* [Instruction]: Up to and including the line with "upright sheet in", reproduce the listing below exactly, beginning at its first line.

* [Source data]:
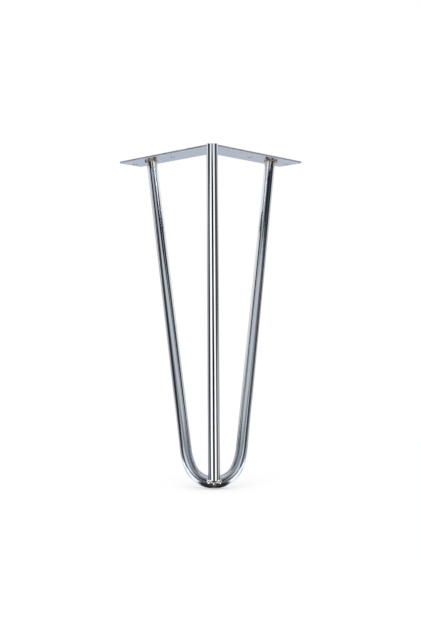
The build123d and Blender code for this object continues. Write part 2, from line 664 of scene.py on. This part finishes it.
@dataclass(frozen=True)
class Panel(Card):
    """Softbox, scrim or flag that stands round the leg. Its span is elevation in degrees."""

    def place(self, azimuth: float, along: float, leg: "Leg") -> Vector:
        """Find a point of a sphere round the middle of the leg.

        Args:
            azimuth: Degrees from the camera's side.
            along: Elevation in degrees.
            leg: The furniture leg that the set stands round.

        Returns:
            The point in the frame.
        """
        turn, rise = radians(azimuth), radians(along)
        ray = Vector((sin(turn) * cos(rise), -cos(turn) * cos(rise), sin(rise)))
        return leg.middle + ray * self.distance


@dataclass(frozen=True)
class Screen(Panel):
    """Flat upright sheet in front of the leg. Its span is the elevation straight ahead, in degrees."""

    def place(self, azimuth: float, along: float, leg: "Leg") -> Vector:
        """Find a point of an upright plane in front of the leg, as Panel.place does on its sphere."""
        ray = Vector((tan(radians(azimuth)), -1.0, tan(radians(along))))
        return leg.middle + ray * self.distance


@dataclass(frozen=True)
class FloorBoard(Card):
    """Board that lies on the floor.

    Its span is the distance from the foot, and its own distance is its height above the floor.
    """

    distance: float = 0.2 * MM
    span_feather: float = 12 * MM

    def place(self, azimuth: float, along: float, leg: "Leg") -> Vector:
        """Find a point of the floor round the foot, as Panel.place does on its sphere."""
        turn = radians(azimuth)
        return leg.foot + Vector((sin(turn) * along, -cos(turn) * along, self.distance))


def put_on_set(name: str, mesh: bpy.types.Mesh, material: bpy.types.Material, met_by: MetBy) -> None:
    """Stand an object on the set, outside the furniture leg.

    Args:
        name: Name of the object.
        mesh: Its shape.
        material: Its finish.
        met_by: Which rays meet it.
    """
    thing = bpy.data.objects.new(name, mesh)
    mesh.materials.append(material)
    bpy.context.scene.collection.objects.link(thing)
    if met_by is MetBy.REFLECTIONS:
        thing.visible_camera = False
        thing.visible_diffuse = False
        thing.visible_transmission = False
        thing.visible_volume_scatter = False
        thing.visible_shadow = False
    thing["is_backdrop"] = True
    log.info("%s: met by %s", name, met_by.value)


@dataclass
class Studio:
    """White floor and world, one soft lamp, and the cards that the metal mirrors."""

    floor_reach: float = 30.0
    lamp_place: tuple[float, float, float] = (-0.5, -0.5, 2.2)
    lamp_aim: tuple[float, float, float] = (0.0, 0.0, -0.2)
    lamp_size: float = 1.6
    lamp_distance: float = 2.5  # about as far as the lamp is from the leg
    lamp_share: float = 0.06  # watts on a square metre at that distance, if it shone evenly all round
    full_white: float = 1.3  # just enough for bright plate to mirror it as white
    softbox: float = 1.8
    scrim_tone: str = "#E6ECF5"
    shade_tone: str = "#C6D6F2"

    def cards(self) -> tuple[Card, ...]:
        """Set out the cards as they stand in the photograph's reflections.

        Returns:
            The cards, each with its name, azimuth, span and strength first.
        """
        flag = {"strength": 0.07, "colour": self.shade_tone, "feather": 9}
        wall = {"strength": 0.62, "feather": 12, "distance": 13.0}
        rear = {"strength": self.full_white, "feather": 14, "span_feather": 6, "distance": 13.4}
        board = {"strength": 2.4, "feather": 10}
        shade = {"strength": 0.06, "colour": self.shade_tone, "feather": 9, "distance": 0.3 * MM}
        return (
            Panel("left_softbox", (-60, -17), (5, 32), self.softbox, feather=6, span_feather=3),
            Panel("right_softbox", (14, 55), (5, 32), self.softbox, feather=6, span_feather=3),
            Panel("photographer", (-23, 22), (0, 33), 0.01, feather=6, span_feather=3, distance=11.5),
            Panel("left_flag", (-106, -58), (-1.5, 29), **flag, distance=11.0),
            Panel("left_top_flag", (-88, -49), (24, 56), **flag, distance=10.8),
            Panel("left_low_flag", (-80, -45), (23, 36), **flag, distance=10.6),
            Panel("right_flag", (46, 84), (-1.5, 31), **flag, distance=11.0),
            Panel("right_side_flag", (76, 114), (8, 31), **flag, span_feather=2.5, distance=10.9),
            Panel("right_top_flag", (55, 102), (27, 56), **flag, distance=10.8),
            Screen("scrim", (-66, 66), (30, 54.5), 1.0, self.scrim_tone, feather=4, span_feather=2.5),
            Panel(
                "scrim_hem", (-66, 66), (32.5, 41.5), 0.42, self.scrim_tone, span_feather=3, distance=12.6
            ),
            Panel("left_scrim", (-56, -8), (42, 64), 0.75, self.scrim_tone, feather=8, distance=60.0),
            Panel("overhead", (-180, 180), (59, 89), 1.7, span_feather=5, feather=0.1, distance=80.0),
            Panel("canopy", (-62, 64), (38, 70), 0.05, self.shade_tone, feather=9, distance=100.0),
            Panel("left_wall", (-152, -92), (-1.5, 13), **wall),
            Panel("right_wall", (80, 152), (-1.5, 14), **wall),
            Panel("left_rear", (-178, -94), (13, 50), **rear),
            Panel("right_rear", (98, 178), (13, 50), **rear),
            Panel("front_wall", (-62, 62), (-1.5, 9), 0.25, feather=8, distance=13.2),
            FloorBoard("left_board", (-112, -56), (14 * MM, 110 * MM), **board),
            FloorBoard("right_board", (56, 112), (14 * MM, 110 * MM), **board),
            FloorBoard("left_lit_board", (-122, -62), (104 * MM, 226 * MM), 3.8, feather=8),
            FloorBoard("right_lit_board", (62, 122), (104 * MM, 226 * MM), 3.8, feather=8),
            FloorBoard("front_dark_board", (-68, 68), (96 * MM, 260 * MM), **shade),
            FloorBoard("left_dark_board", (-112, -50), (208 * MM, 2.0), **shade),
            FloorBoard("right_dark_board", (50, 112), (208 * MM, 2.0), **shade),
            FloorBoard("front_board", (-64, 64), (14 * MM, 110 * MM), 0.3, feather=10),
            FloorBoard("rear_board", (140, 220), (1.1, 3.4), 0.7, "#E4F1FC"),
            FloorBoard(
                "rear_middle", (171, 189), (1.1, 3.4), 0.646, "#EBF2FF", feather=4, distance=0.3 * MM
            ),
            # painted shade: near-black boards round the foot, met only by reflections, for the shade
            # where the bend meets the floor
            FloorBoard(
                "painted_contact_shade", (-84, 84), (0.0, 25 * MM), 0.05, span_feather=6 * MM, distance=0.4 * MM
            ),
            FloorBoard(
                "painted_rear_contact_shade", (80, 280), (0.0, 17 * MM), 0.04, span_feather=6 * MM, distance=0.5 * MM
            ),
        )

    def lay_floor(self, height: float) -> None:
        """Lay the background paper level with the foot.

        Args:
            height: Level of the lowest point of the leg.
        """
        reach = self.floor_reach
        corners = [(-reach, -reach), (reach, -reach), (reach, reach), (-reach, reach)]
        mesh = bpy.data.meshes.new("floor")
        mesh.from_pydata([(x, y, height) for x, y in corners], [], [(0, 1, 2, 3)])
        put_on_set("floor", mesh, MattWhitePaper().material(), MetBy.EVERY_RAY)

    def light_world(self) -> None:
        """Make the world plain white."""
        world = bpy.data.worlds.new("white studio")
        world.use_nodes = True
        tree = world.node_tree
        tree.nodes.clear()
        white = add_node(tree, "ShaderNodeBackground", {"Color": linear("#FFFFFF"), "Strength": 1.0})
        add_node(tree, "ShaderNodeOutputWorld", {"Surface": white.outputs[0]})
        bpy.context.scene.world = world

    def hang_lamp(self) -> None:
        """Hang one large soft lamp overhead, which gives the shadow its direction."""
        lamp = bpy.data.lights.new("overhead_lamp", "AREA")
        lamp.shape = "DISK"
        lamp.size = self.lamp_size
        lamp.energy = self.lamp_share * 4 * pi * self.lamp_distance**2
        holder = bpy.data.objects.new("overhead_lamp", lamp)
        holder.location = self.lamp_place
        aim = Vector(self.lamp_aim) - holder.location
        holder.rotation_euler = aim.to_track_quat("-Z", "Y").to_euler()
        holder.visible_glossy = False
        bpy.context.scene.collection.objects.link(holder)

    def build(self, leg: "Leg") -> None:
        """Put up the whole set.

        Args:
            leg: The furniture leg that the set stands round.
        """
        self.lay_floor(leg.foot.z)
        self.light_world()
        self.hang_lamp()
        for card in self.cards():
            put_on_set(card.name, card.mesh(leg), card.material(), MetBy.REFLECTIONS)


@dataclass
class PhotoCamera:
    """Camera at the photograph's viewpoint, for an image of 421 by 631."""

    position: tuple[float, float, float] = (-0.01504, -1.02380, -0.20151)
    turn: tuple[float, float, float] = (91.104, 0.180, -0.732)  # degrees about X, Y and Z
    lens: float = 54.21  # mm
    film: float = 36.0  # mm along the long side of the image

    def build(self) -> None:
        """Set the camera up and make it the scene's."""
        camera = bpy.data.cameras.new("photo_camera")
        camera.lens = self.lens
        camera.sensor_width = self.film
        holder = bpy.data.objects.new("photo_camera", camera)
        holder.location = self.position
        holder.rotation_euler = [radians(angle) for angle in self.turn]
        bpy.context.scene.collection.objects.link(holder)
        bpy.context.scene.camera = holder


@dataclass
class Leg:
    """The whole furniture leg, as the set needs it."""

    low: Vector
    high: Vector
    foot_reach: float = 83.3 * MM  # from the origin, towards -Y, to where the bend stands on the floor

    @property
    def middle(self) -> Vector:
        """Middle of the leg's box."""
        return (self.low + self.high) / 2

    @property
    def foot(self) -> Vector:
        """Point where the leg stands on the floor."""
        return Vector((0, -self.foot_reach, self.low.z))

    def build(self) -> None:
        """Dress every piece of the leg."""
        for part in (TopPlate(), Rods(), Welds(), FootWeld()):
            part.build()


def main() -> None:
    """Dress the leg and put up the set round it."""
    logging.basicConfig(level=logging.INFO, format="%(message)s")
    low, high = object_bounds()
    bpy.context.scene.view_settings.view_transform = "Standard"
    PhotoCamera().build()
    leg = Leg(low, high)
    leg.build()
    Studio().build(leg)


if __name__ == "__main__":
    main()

* [Written response]:
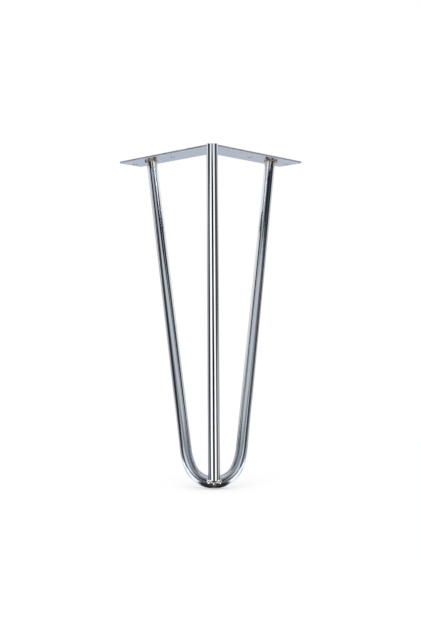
The build123d and Blender code for this object continues. Write part 2, from line 664 of scene.py on. This part finishes it.
@dataclass(frozen=True)
class Panel(Card):
    """Softbox, scrim or flag that stands round the leg. Its span is elevation in degrees."""

    def place(self, azimuth: float, along: float, leg: "Leg") -> Vector:
        """Find a point of a sphere round the middle of the leg.

        Args:
            azimuth: Degrees from the camera's side.
            along: Elevation in degrees.
            leg: The furniture leg that the set stands round.

        Returns:
            The point in the frame.
        """
        turn, rise = radians(azimuth), radians(along)
        ray = Vector((sin(turn) * cos(rise), -cos(turn) * cos(rise), sin(rise)))
        return leg.middle + ray * self.distance


@dataclass(frozen=True)
class Screen(Panel):
    """Flat upright sheet in front of the leg. Its span is the elevation straight ahead, in degrees."""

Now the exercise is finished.